PC Saquee confirmed that in the previous months, the company was blasting more “randomly and heavily” than the approved twice weekly. He said the additional blasting was “unacceptable and unrewarding,” adding that it was a violation of the rights of the affected people.

“I… warn you to minimize the weight of the blasting” he said.

He also expressed dissatisfaction over the long holdup in the construction of the affected seven hundred houses which fall within the company’s concession area. He encouraged the affected people to remain calm.

The government mines engineer in charge of Kono district, Alhassan Sahid Sabab Fullah also condemned the management of OCTEA for carrying out “regular and heavy blasting,” which he called “a recipe for chaos and disorder” between the company and affected communities. He urged the company to minimise the frequency. He maintained that before the meeting he had engaged and cautioned the company to at least observe the rights of the affected communities thereby reducing the volume and frequency of the blasting exercises.
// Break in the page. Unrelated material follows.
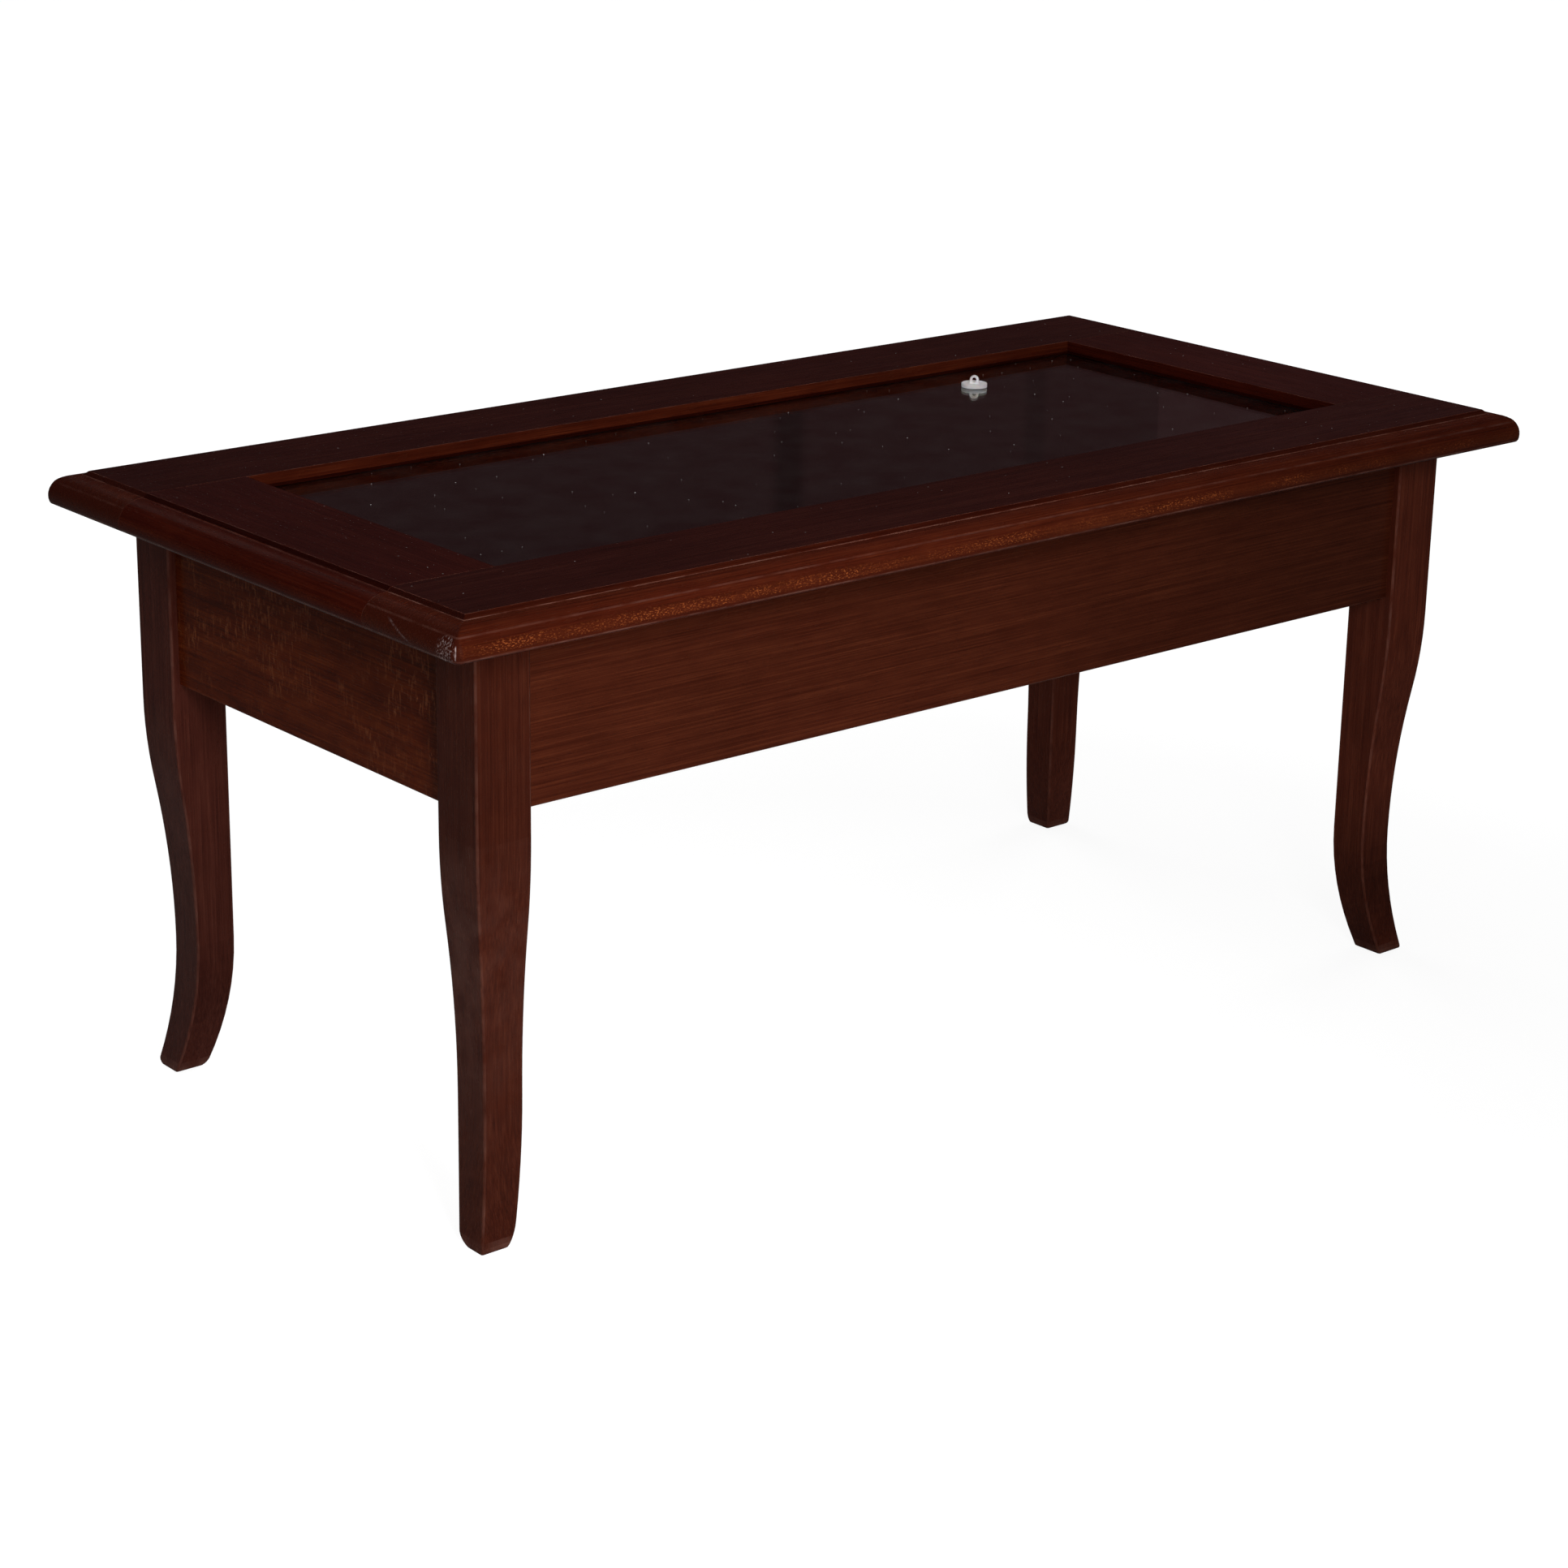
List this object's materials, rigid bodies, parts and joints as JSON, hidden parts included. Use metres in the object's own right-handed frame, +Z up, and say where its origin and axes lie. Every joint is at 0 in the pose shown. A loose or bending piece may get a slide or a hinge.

The Civil Affairs coordinator of UNIPSIL, Dr. Robert Moikoa also cautioned the company to always be professional with the issue of the affected property owners and communities. “Land issues are crucial issues and if not properly managed, it can lead to civil war in a society,” he cautioned.

He further told OCTEA that they should take into cognizance the wellbeing of the affected people whiles resettling them. “In resettling people to a new community, there must be better and improved conditions” he explained. He however praised the company for the strategies they have put in place for affected communities, but added that more needed to be done to change the “squatter and shambles lives”.

He lauded the dialogue option adopted by the aggrieved parties as opposed to violent means of redress.

The head of the company’s Community Development Department, Henry Vard promised to relay all the various concerns of the affected people to the management of the company.

He vowed to stick to the twice weekly blasting – Tuesdays and Fridays – for the sake of “peace and safety.” He said that he was also unhappy with the “regular removal of their mining affected people especially during the rains for our blasting exercise.” He assured the APOA that effective August, they would start the construction of the remaining 700 houses starting with those in “danger zone of the blasting.”